Reproduce all of the listing below without alteration.

>> begin

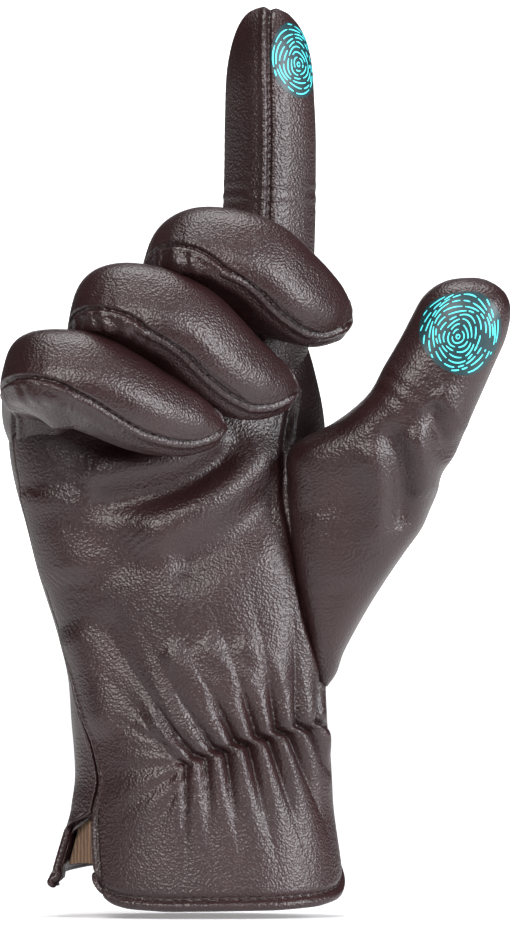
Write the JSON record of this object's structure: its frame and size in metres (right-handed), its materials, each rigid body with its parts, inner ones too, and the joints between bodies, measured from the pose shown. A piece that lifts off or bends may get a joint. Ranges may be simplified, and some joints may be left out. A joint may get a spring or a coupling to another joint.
{
  "type": "touchscreen glove",
  "caption": "Right-hand brown leather glove in a pointing pose, with gathered wrist, vented cuff and printed touch marks on the index and thumb tips.",
  "frame": {"origin": "centre of the wrist opening, at the height of the cuff's hem", "axes": "+Z from the wrist opening to the index fingertip, the palm faces -Y, +X is the thumb side"},
  "size_m": [0.1365, 0.0798, 0.2498],
  "materials": {
    "leather_brown": "fine-grained nappa, satin",
    "leather_soft": "fine-grained nappa, satin, creased at the joints",
    "lining_knit": "brushed knit",
    "elastic": "woven elastic tape",
    "touch_print": "thin cyan print"
  },
  "bodies": {
    "hand": {"palm_leather": "leather_brown", "back_leather": "leather_brown", "palm_lining": "lining_knit", "back_lining": "lining_knit", "palm_cuff_hem": "leather_brown", "back_cuff_hem": "leather_brown", "palm_vent_facing": "leather_soft", "back_vent_facing": "leather_soft", "wrist_elastic": "elastic", "thumb_gusset_leather": "leather_brown", "thumb_root_gusset": "leather_soft", "index_root_gusset": "leather_soft", "middle_root_gusset": "leather_soft", "ring_root_gusset": "leather_soft", "little_root_gusset": "leather_soft"},
    "index_proximal": {"index_proximal_leather": "leather_brown", "index_proximal_lining": "lining_knit", "index_fourchette": "leather_soft", "index_knuckle_gusset": "leather_soft"},
    "index_middle": {"index_middle_leather": "leather_brown", "index_middle_lining": "lining_knit", "index_end_gusset": "leather_soft"},
    "index_tip": {"index_tip_leather": "leather_brown", "index_tip_lining": "lining_knit", "index_touch_print": "touch_print"},
    "middle_proximal": {"middle_proximal_leather": "leather_brown", "middle_proximal_lining": "lining_knit", "middle_fourchette": "leather_soft", "middle_knuckle_gusset": "leather_soft"},
    "middle_middle": {"middle_middle_leather": "leather_brown", "middle_middle_lining": "lining_knit", "middle_end_gusset": "leather_soft"},
    "middle_tip": {"middle_tip_leather": "leather_brown", "middle_tip_lining": "lining_knit"},
    "ring_proximal": {"ring_proximal_leather": "leather_brown", "ring_proximal_lining": "lining_knit", "ring_fourchette": "leather_soft", "ring_knuckle_gusset": "leather_soft"},
    "ring_middle": {"ring_middle_leather": "leather_brown", "ring_middle_lining": "lining_knit", "ring_end_gusset": "leather_soft"},
    "ring_tip": {"ring_tip_leather": "leather_brown", "ring_tip_lining": "lining_knit"},
    "little_proximal": {"little_proximal_leather": "leather_brown", "little_proximal_lining": "lining_knit", "little_fourchette": "leather_soft", "little_knuckle_gusset": "leather_soft"},
    "little_middle": {"little_middle_leather": "leather_brown", "little_middle_lining": "lining_knit", "little_end_gusset": "leather_soft"},
    "little_tip": {"little_tip_leather": "leather_brown", "little_tip_lining": "lining_knit"},
    "thumb_proximal": {"thumb_proximal_leather": "leather_brown", "thumb_proximal_lining": "lining_knit", "thumb_knuckle_gusset": "leather_soft"},
    "thumb_tip": {"thumb_tip_leather": "leather_brown", "thumb_tip_lining": "lining_knit", "thumb_touch_print": "touch_print"}
  },
  "joints": [
    {"name": "index_root", "type": "hinge", "parent": "hand", "child": "index_proximal", "pos_m": [0.0175, 0.007, 0.165], "axis": [0.8486, 0.5291, 0], "range_deg": [-25, 4], "deforming": ["index_root_gusset"]},
    {"name": "index_knuckle", "type": "hinge", "parent": "index_proximal", "child": "index_middle", "pos_m": [0.0175, 0.007, 0.195], "axis": [0.8486, 0.5291, 0], "range_deg": [0, 80], "deforming": ["index_knuckle_gusset"]},
    {"name": "index_end", "type": "hinge", "parent": "index_middle", "child": "index_tip", "pos_m": [0.0178, 0.007, 0.223], "axis": [0.8486, 0.5291, 0], "range_deg": [0, 50], "deforming": ["index_end_gusset"]},
    {"name": "middle_root", "type": "hinge", "parent": "hand", "child": "middle_proximal", "pos_m": [-0.004, -0.001, 0.161], "axis": [0.212, 0.5736, 0.7912], "range_deg": [-20, 2], "deforming": ["middle_root_gusset"]},
    {"name": "middle_knuckle", "type": "hinge", "parent": "middle_proximal", "child": "middle_middle", "pos_m": [-0.003, -0.028, 0.18], "axis": [0.212, 0.5736, 0.7912], "range_deg": [-90, 2], "deforming": ["middle_knuckle_gusset"]},
    {"name": "middle_end", "type": "hinge", "parent": "middle_middle", "child": "middle_tip", "pos_m": [0.02308, -0.028, 0.17301], "axis": [0.212, 0.5736, 0.7912], "range_deg": [-34, 1.5], "deforming": ["middle_end_gusset"]},
    {"name": "ring_root", "type": "hinge", "parent": "hand", "child": "ring_proximal", "pos_m": [-0.025, -0.0085, 0.154], "axis": [0.212, 0.5736, 0.7912], "range_deg": [-12, 2], "deforming": ["ring_root_gusset"]},
    {"name": "ring_knuckle", "type": "hinge", "parent": "ring_proximal", "child": "ring_middle", "pos_m": [-0.0235, -0.038, 0.1655], "axis": [0.212, 0.5736, 0.7912], "range_deg": [-90, 2], "deforming": ["ring_knuckle_gusset"]},
    {"name": "ring_end", "type": "hinge", "parent": "ring_middle", "child": "ring_tip", "pos_m": [0.00451, -0.038, 0.15799], "axis": [0.212, 0.5736, 0.7912], "range_deg": [-34, 1.5], "deforming": ["ring_end_gusset"]},
    {"name": "little_root", "type": "hinge", "parent": "hand", "child": "little_proximal", "pos_m": [-0.043, -0.017, 0.148], "axis": [0.1703, 0.5736, 0.8013], "range_deg": [-25, 2], "deforming": ["little_root_gusset"]},
    {"name": "little_knuckle", "type": "hinge", "parent": "little_proximal", "child": "little_middle", "pos_m": [-0.042, -0.044, 0.146], "axis": [0.1703, 0.5736, 0.8013], "range_deg": [-90, 2], "deforming": ["little_knuckle_gusset"]},
    {"name": "little_end", "type": "hinge", "parent": "little_middle", "child": "little_tip", "pos_m": [-0.01461, -0.044, 0.14018], "axis": [0.1703, 0.5736, 0.8013], "range_deg": [-34, 1.5], "deforming": ["little_end_gusset"]},
    {"name": "thumb_root", "type": "hinge", "parent": "hand", "child": "thumb_proximal", "pos_m": [0.0495, -0.015, 0.119], "axis": [0.9131, 0, -0.4078], "range_deg": [-15, 30], "deforming": ["thumb_root_gusset"]},
    {"name": "thumb_knuckle", "type": "hinge", "parent": "thumb_proximal", "child": "thumb_tip", "pos_m": [0.062, -0.018, 0.147], "axis": [0.9131, 0, -0.4078], "range_deg": [-10, 60], "deforming": ["thumb_knuckle_gusset"]}
  ],
  "couplings": [
    {"joint": "index_end", "follows": "index_knuckle", "ratio": 0.6},
    {"joint": "middle_end", "follows": "middle_knuckle", "ratio": 0.37},
    {"joint": "ring_end", "follows": "ring_knuckle", "ratio": 0.37},
    {"joint": "little_end", "follows": "little_knuckle", "ratio": 0.37}
  ]
}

>> end

EXERCISE SOLUTION
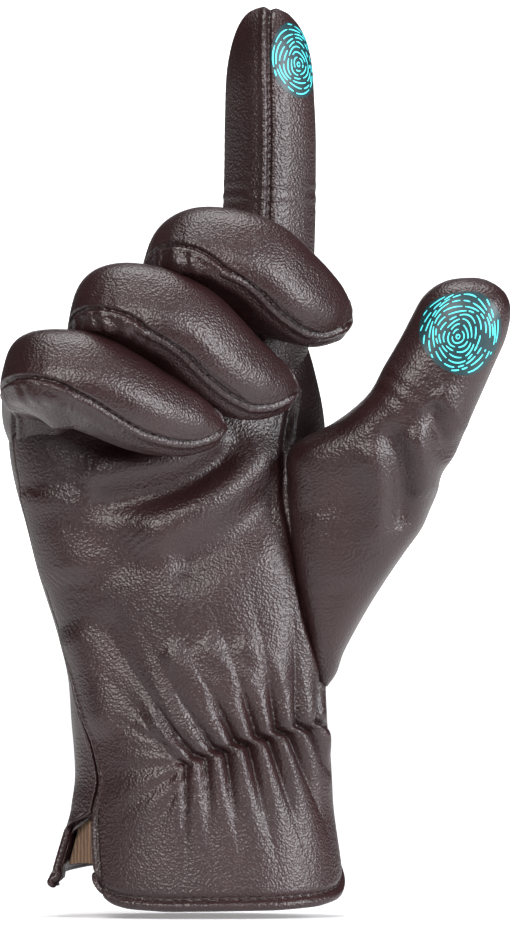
Write the JSON record of this object's structure: its frame and size in metres (right-handed), its materials, each rigid body with its parts, inner ones too, and the joints between bodies, measured from the pose shown. A piece that lifts off or bends may get a joint. Ranges may be simplified, and some joints may be left out. A joint may get a spring or a coupling to another joint.
{
  "type": "touchscreen glove",
  "caption": "Right-hand brown leather glove in a pointing pose, with gathered wrist, vented cuff and printed touch marks on the index and thumb tips.",
  "frame": {"origin": "centre of the wrist opening, at the height of the cuff's hem", "axes": "+Z from the wrist opening to the index fingertip, the palm faces -Y, +X is the thumb side"},
  "size_m": [0.1365, 0.0798, 0.2498],
  "materials": {
    "leather_brown": "fine-grained nappa, satin",
    "leather_soft": "fine-grained nappa, satin, creased at the joints",
    "lining_knit": "brushed knit",
    "elastic": "woven elastic tape",
    "touch_print": "thin cyan print"
  },
  "bodies": {
    "hand": {"palm_leather": "leather_brown", "back_leather": "leather_brown", "palm_lining": "lining_knit", "back_lining": "lining_knit", "palm_cuff_hem": "leather_brown", "back_cuff_hem": "leather_brown", "palm_vent_facing": "leather_soft", "back_vent_facing": "leather_soft", "wrist_elastic": "elastic", "thumb_gusset_leather": "leather_brown", "thumb_root_gusset": "leather_soft", "index_root_gusset": "leather_soft", "middle_root_gusset": "leather_soft", "ring_root_gusset": "leather_soft", "little_root_gusset": "leather_soft"},
    "index_proximal": {"index_proximal_leather": "leather_brown", "index_proximal_lining": "lining_knit", "index_fourchette": "leather_soft", "index_knuckle_gusset": "leather_soft"},
    "index_middle": {"index_middle_leather": "leather_brown", "index_middle_lining": "lining_knit", "index_end_gusset": "leather_soft"},
    "index_tip": {"index_tip_leather": "leather_brown", "index_tip_lining": "lining_knit", "index_touch_print": "touch_print"},
    "middle_proximal": {"middle_proximal_leather": "leather_brown", "middle_proximal_lining": "lining_knit", "middle_fourchette": "leather_soft", "middle_knuckle_gusset": "leather_soft"},
    "middle_middle": {"middle_middle_leather": "leather_brown", "middle_middle_lining": "lining_knit", "middle_end_gusset": "leather_soft"},
    "middle_tip": {"middle_tip_leather": "leather_brown", "middle_tip_lining": "lining_knit"},
    "ring_proximal": {"ring_proximal_leather": "leather_brown", "ring_proximal_lining": "lining_knit", "ring_fourchette": "leather_soft", "ring_knuckle_gusset": "leather_soft"},
    "ring_middle": {"ring_middle_leather": "leather_brown", "ring_middle_lining": "lining_knit", "ring_end_gusset": "leather_soft"},
    "ring_tip": {"ring_tip_leather": "leather_brown", "ring_tip_lining": "lining_knit"},
    "little_proximal": {"little_proximal_leather": "leather_brown", "little_proximal_lining": "lining_knit", "little_fourchette": "leather_soft", "little_knuckle_gusset": "leather_soft"},
    "little_middle": {"little_middle_leather": "leather_brown", "little_middle_lining": "lining_knit", "little_end_gusset": "leather_soft"},
    "little_tip": {"little_tip_leather": "leather_brown", "little_tip_lining": "lining_knit"},
    "thumb_proximal": {"thumb_proximal_leather": "leather_brown", "thumb_proximal_lining": "lining_knit", "thumb_knuckle_gusset": "leather_soft"},
    "thumb_tip": {"thumb_tip_leather": "leather_brown", "thumb_tip_lining": "lining_knit", "thumb_touch_print": "touch_print"}
  },
  "joints": [
    {"name": "index_root", "type": "hinge", "parent": "hand", "child": "index_proximal", "pos_m": [0.0175, 0.007, 0.165], "axis": [0.8486, 0.5291, 0], "range_deg": [-25, 4], "deforming": ["index_root_gusset"]},
    {"name": "index_knuckle", "type": "hinge", "parent": "index_proximal", "child": "index_middle", "pos_m": [0.0175, 0.007, 0.195], "axis": [0.8486, 0.5291, 0], "range_deg": [0, 80], "deforming": ["index_knuckle_gusset"]},
    {"name": "index_end", "type": "hinge", "parent": "index_middle", "child": "index_tip", "pos_m": [0.0178, 0.007, 0.223], "axis": [0.8486, 0.5291, 0], "range_deg": [0, 50], "deforming": ["index_end_gusset"]},
    {"name": "middle_root", "type": "hinge", "parent": "hand", "child": "middle_proximal", "pos_m": [-0.004, -0.001, 0.161], "axis": [0.212, 0.5736, 0.7912], "range_deg": [-20, 2], "deforming": ["middle_root_gusset"]},
    {"name": "middle_knuckle", "type": "hinge", "parent": "middle_proximal", "child": "middle_middle", "pos_m": [-0.003, -0.028, 0.18], "axis": [0.212, 0.5736, 0.7912], "range_deg": [-90, 2], "deforming": ["middle_knuckle_gusset"]},
    {"name": "middle_end", "type": "hinge", "parent": "middle_middle", "child": "middle_tip", "pos_m": [0.02308, -0.028, 0.17301], "axis": [0.212, 0.5736, 0.7912], "range_deg": [-34, 1.5], "deforming": ["middle_end_gusset"]},
    {"name": "ring_root", "type": "hinge", "parent": "hand", "child": "ring_proximal", "pos_m": [-0.025, -0.0085, 0.154], "axis": [0.212, 0.5736, 0.7912], "range_deg": [-12, 2], "deforming": ["ring_root_gusset"]},
    {"name": "ring_knuckle", "type": "hinge", "parent": "ring_proximal", "child": "ring_middle", "pos_m": [-0.0235, -0.038, 0.1655], "axis": [0.212, 0.5736, 0.7912], "range_deg": [-90, 2], "deforming": ["ring_knuckle_gusset"]},
    {"name": "ring_end", "type": "hinge", "parent": "ring_middle", "child": "ring_tip", "pos_m": [0.00451, -0.038, 0.15799], "axis": [0.212, 0.5736, 0.7912], "range_deg": [-34, 1.5], "deforming": ["ring_end_gusset"]},
    {"name": "little_root", "type": "hinge", "parent": "hand", "child": "little_proximal", "pos_m": [-0.043, -0.017, 0.148], "axis": [0.1703, 0.5736, 0.8013], "range_deg": [-25, 2], "deforming": ["little_root_gusset"]},
    {"name": "little_knuckle", "type": "hinge", "parent": "little_proximal", "child": "little_middle", "pos_m": [-0.042, -0.044, 0.146], "axis": [0.1703, 0.5736, 0.8013], "range_deg": [-90, 2], "deforming": ["little_knuckle_gusset"]},
    {"name": "little_end", "type": "hinge", "parent": "little_middle", "child": "little_tip", "pos_m": [-0.01461, -0.044, 0.14018], "axis": [0.1703, 0.5736, 0.8013], "range_deg": [-34, 1.5], "deforming": ["little_end_gusset"]},
    {"name": "thumb_root", "type": "hinge", "parent": "hand", "child": "thumb_proximal", "pos_m": [0.0495, -0.015, 0.119], "axis": [0.9131, 0, -0.4078], "range_deg": [-15, 30], "deforming": ["thumb_root_gusset"]},
    {"name": "thumb_knuckle", "type": "hinge", "parent": "thumb_proximal", "child": "thumb_tip", "pos_m": [0.062, -0.018, 0.147], "axis": [0.9131, 0, -0.4078], "range_deg": [-10, 60], "deforming": ["thumb_knuckle_gusset"]}
  ],
  "couplings": [
    {"joint": "index_end", "follows": "index_knuckle", "ratio": 0.6},
    {"joint": "middle_end", "follows": "middle_knuckle", "ratio": 0.37},
    {"joint": "ring_end", "follows": "ring_knuckle", "ratio": 0.37},
    {"joint": "little_end", "follows": "little_knuckle", "ratio": 0.37}
  ]
}